Well, that's some pretty garbage code, but it ran nice and quick on one month so it's probably worth running through everything real quick to avoid surprises

In [9]:
scoring_tiles = set()
passing_tiles = set()
factions = set()
score_rgx = re.compile(r"SCORE\d+")
pass_rgx = re.compile(r":(BON\d+)")

for json_file in json_dir.glob("*.json"):
    with open(json_file) as f:
        data = json.load(f) 
    for game in data:
        for faction in game["factions"]:
            factions.add(faction["faction"])
        event = game["events"]
        for key in event["global"].keys():
            if score_rgx.search(key):
                scoring_tiles.add(key)
        all_faction = event["faction"]["all"]
        for key in all_faction.keys():
            if pass_rgx.search(key):
                passing_tiles.add(pass_rgx.search(key).groups(0)[0])
try:
    assert(len(scoring_tiles) == 8)
except AssertionError:
    print("Scoring tiles found != 8")
try:
    assert(len(passing_tiles) == 10)
except AssertionError:
    print("passing tiles found != 10")
try:
    assert(len(factions) == 14)
except AssertionError:
    print("factions found != 14")

Scoring tiles found != 8
factions found != 14


In [10]:
scoring_tiles

{'SCORE1',
 'SCORE2',
 'SCORE3',
 'SCORE4',
 'SCORE5',
 'SCORE6',
 'SCORE7',
 'SCORE8',
 'SCORE9'}

Oh cool, I wonder wtf SCORE 9 is?

In [11]:
factions

{'acolytes',
 'alchemists',
 'auren',
 'chaosmagicians',
 'cultists',
 'darklings',
 'dragonlords',
 'dwarves',
 'engineers',
 'fakirs',
 'giants',
 'halflings',
 'icemaidens',
 'mermaids',
 'nofaction1',
 'nofaction2',
 'nofaction3',
 'nofaction4',
 'nofaction5',
 'nofaction7',
 'nomads',
 'riverwalkers',
 'shapeshifters',
 'swarmlings',
 'witches',
 'yetis'}

In [12]:
len(factions)

26

Ok so we have bonus acolytes, dragonlords, icemaidens, riverwalkers, shapeshifters, yetis and whatever nofaction1/2/3/4/5/7 is supposed to mean

One last thing I want to check before I build this.

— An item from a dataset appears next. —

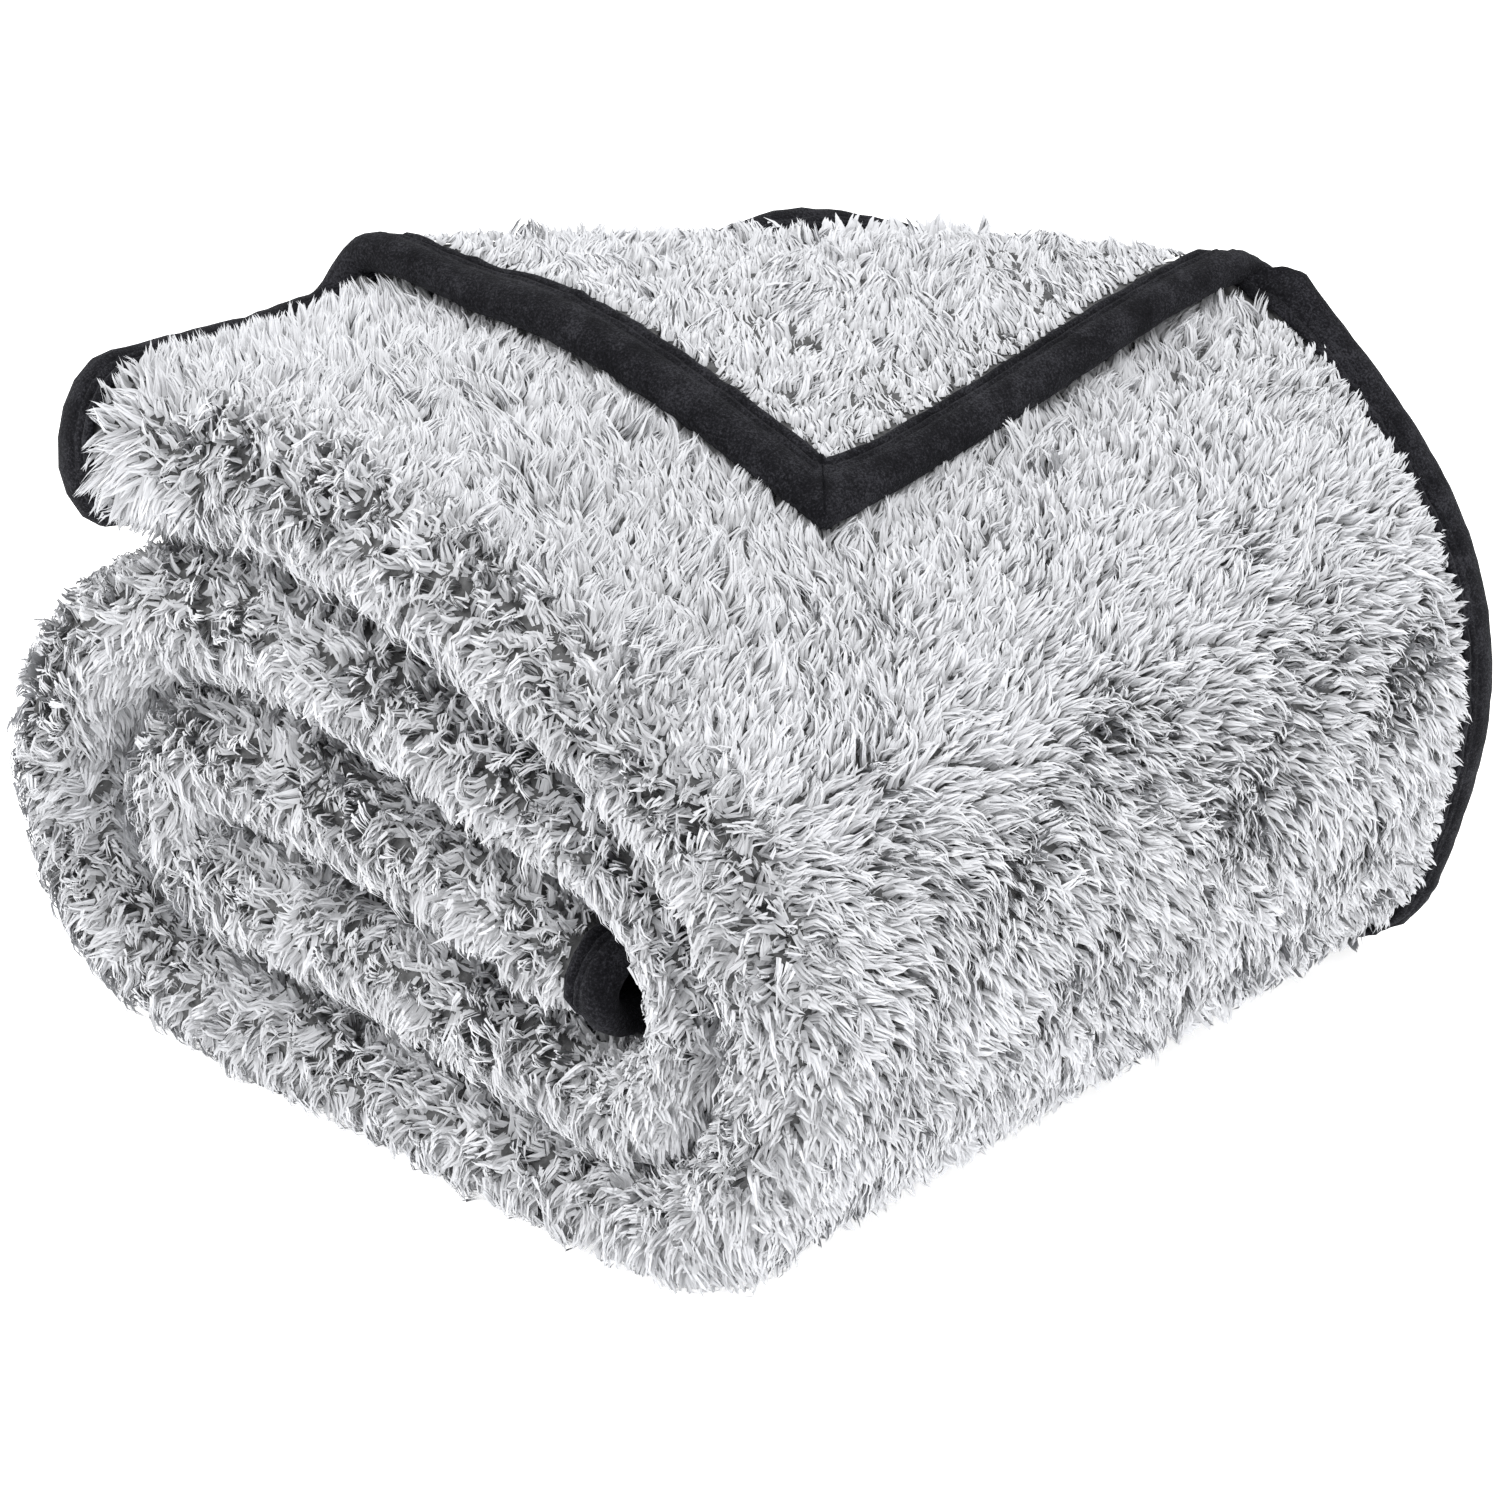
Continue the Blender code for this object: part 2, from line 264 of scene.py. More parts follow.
def wind_along(s, height, skew):
    """The wound strip's runs and turns: x and z, its top run moved along X by its skew.

    A run keeps its height over its own level, and a turn carries it round the turn's centre. Past the
    left turn the top run's slack end sags by the square of its distance.
    """
    puff = 1 + PUFF * (1 - smooth((s - RUN_ENDS[0]) / (math.pi * TURN_RADII[0])))
    past_left = np.clip((TOP_END_BACK - s - skew) / TOP_END_BACK, 0, 1)
    drop = END_DROP * past_left ** 2
    plump = (drop + END_PLUMP * smooth(past_left * 1.5)) / (3 * PITCH)
    height = (height + 1.5 * PITCH) * (puff + plump) - 1.5 * PITCH - drop
    x, z = np.zeros_like(s), np.zeros_like(s)
    for i, level in enumerate(RUN_LEVELS):
        way = 1 if i % 2 == 0 else -1
        end_x = X_RIGHT if way > 0 else X_LEFT
        if i == len(RUN_LEVELS) - 1:
            end_x += INNER_END_PAST + INNER_END_SHOWS
        on_run = s >= (RUN_STARTS[i] if i else -1)
        x = np.where(on_run, end_x + way * (s - RUN_ENDS[i]), x)
        z = np.where(on_run, level * PITCH + way * height, z)
        if i < len(TURN_RADII):
            angle = (s - RUN_ENDS[i]) / TURN_RADII[i]
            arm = TURN_RADII[i] - PITCH + height
            on_turn = s > RUN_ENDS[i]
            x = np.where(on_turn, end_x + way * arm * np.sin(angle), x)
            z = np.where(on_turn, TURN_CENTRES[i] + way * arm * np.cos(angle), z)
    return x + skew - END_OUT * past_left ** 2, z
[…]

I think the game names are supposed to be unique, but let's just check that.

In [13]:
game_names = set()
num_games = 0
for json_file in json_dir.glob("*.json"):
    with open(json_file) as f:
        data = json.load(f) 
    for game in data:
        game_names.add(game["game"])
        num_games += 1
assert len(game_names) == num_games

Ok, at least game names are indeed unique

Oh, yeah, I was going to check if "drop-faction" was anywhere. Sure would have been faster to do that the last time I iterated through this whole pile of data, oh well

In [14]:
drop_game_names = set()
num_drop_games = 0
for json_file in json_dir.glob("*.json"):
    with open(json_file) as f:
        data = json.load(f) 
    for game in data:
        if "drop-faction" in game["events"]["global"].keys():
            drop_game_names.add(game["game"])
            num_drop_games += 1

In [15]:
num_drop_games

23531

Ok, there's a fair number of games with players dropping. I'll have to account for that somehow. Maybe just exclude them?